Activities, social engagement, and therapy services receive mixed feedback but skew negative in aggregate. Multiple reviews describe limited activities, no resident outings, and a broken bus that prevented transportation. Some positive comments reference outdoor picnics and engaged residents enjoying events, and one reviewer praised the Life Enrichment Director for personal, honest, sensitive programming. Therapy services are noted as contracted rather than in-house, which some reviews mention as a concern. Overall, activity programming appears inconsistent across reports.
Dining and basic supplies show operational weaknesses in several accounts. Reviewers reported dietary closures due to lack of staff, inconsistent provision of special-diet meals (with administration sometimes intervening to fix issues), and occasional reliance on external food. Water and laundry problems, lack of diapers and wipes, and insufficient housekeeping supplies contributed to poor resident hygiene and comfort.
Variability between reviews is striking and important to emphasize. While many reports describe severe neglect, unsanitary conditions, and organizational failures, an appreciable number of reviewers report positive experiences: caring, knowledgeable staff; cleanliness; good communication; respectful treatment; and effective leadership and transitions. Named staff (Crystal, Natasha Johnson-Murphy, Nathaniel, and a praised Life Enrichment Director) appear repeatedly in positive accounts, suggesting pockets of high-quality care or recent improvements in leadership in some units or time periods. This pattern points to significant inconsistency in staff performance, management responsiveness, and day-to-day operations.
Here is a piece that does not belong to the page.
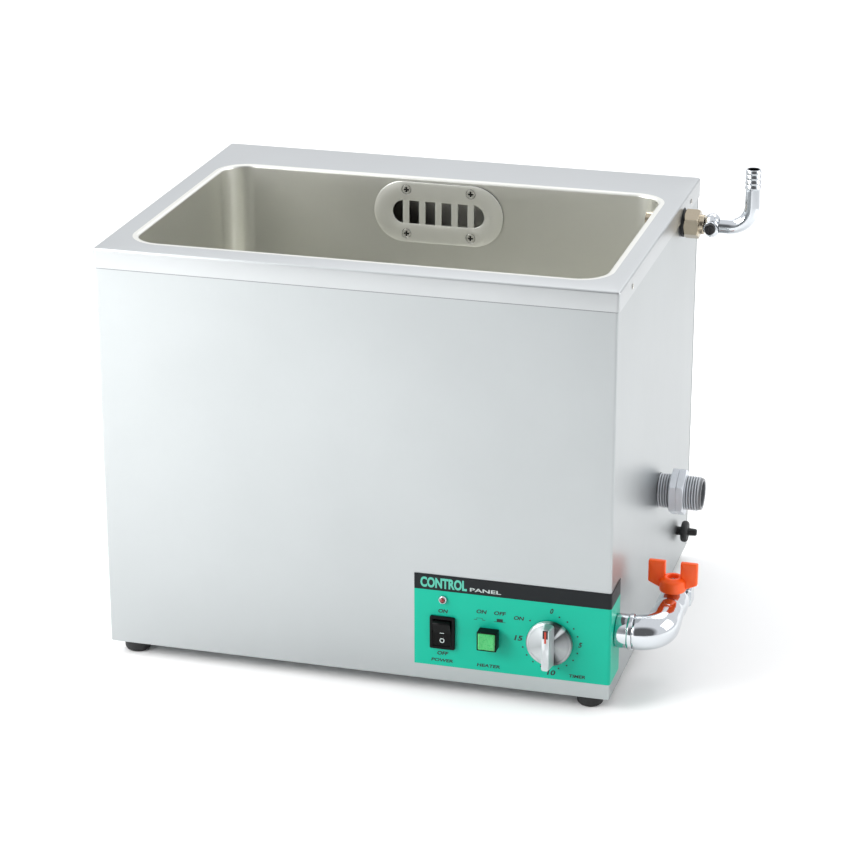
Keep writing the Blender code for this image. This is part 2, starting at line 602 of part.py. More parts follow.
def make_inlet():
    """Feed water: spigot into the tank, gasket, hexagon adapter, small cock and swivelling pipe."""
    at = (0, INLET_Y, INLET_Z)
    wall = WALL_RIGHT + GAP
    gasket_end = wall + GASKET_T
    turned("inlet_gasket", [(GASKET_R, wall), (GASKET_R, gasket_end), (SPIGOT_R + GAP, gasket_end),
                            (SPIGOT_R + GAP, wall)], BLACK_RUBBER, at, "X", 24, hollow=True)
    spigot_start, spigot_end = SPIGOT_X
    turned("inlet_spigot", [(SPIGOT_R, spigot_start), (SPIGOT_R, spigot_end), (SPIGOT_BORE, spigot_end),
                            (SPIGOT_BORE, spigot_start)], NICKEL, at, "X", 20, hollow=True)
    nut_start, nut_end, neck_end = gasket_end + GAP, ADAPTER_END, COCK_X - COCK_HALF - GAP
    flats = [(INLET_Y + a, INLET_Z + b) for a, b in hexagon(ADAPTER_AF)]
    adapter = finish("inlet_adapter", prism(flats, nut_start, nut_end, "X"), NICKEL)
    join(adapter, rod(ADAPTER_NECK_R, nut_end - 0.003, neck_end, "X", at[1:], 24))
    cut(adapter, rod(SPIGOT_R + GAP, nut_start - PAST, spigot_end + GAP, "X", at[1:], 20),
        rod(SPIGOT_BORE, spigot_end - PAST, neck_end + PAST, "X", at[1:], 20))

    barrel = [(COCK_R * 0.80, -COCK_HALF), (COCK_R * 0.95, -COCK_HALF * 0.6), (COCK_R, 0),
              (COCK_R * 0.95, COCK_HALF * 0.6), (COCK_R * 0.80, COCK_HALF),
              (SPIGOT_BORE, COCK_HALF), (SPIGOT_BORE, -COCK_HALF)]
    cock = turned("inlet_cock_body", barrel, CHROME, (COCK_X, INLET_Y, INLET_Z), "X", 20, hollow=True)
    boss_front, plug_front, plug_back = -0.0135, -0.0168, 0.0090
    join(cock, rod(COCK_BOSS_R, INLET_Y + boss_front, INLET_Y - COCK_BOSS_R, "Y", (COCK_X, INLET_Z), 20))
    cut(cock, rod(COCK_PLUG_R + GAP, INLET_Y + boss_front - 0.0005, INLET_Y + plug_back + 0.0005, "Y",
                  (COCK_X, INLET_Z), 16))
    plug = turned("inlet_cock_plug", [
        (0, plug_front), (COCK_PLUG_HEAD_R - 0.0012, plug_front), (COCK_PLUG_HEAD_R, plug_front + 0.001),
        (COCK_PLUG_HEAD_R, boss_front - GAP), (COCK_PLUG_R, boss_front - GAP), (COCK_PLUG_R, plug_back),
        (0, plug_back)], BLACK_PLASTIC, (COCK_X, INLET_Y, INLET_Z), "Y", 20)
    slot = (INLET_Y + plug_front - 0.0007, INLET_Y + plug_front + 0.0006)
    cut(plug, block(about(COCK_X, 0.0006), slot, about(INLET_Z, 0.0034)))

    start = COCK_X + COCK_HALF + GAP
    turn_x, turn_z = PIPE_X - PIPE_BEND, INLET_Z + PIPE_BEND
    path = [Vector((start, 0, INLET_Z)), Vector((turn_x, 0, INLET_Z))]
    for a in (math.radians(-90 + 15 * i) for i in range(1, 7)):
        path.append(Vector((turn_x + PIPE_BEND * math.cos(a), 0, turn_z + PIPE_BEND * math.sin(a))))
    radii = [PIPE_R] * len(path)
    barb_start = PIPE_TOP - BARBS * BARB_PITCH
    for i in range(BARBS):
        low = barb_start + i * BARB_PITCH
        path += [Vector((PIPE_X, 0, low)), Vector((PIPE_X, 0, low + 0.0012)),
                 Vector((PIPE_X, 0, low + BARB_PITCH - 0.0006))]
        radii += [PIPE_R - 0.0006, BARB_R, PIPE_R - 0.0006]
    path.append(Vector((PIPE_X, 0, PIPE_TOP)))
    radii.append(PIPE_R - 0.0006)
    pivot = Vector((start, 0, INLET_Z))
    pipe = tube([p - pivot for p in path], radii, PIPE_BORE, 12)
    finish("inlet_pipe", pipe, CHROME, (start, INLET_Y, INLET_Z), 35)


# Drain -------------------------------------------------------------------------------------------

DRAIN_ROUTE = [(0.440, 0.090, TANK_FLOOR - SHEET - GAP), (0.440, 0.090, 0.125), (0.445, 0.089, 0.088),
               (0.458, 0.079, 0.065), (0.471, 0.059, DRAIN_Z), (0.477, 0.039, DRAIN_Z),
               (0.486, 0.0287, DRAIN_Z), (0.496, DRAIN_Y, DRAIN_Z), (0.504, DRAIN_Y, DRAIN_Z),
               (0.512, DRAIN_Y, DRAIN_Z)]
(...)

In conclusion, the review corpus indicates serious, recurring complaints about sanitation, neglect, medication and wound-care failures, staffing shortages, and alleged administrative cover-ups that pose safety and dignity concerns for residents. At the same time, there are credible positive reports highlighting dedicated staff, engaged leadership, and satisfying experiences for some families. The overall picture is one of a facility with potentially deep systemic problems and notable variability: isolated areas or staff provide good care, but multiple, severe negative reports suggest risk to residents that warrants careful scrutiny, follow-up by regulators or family advocates, and close monitoring of management and clinical practices before recommending placement without verification of resolved issues.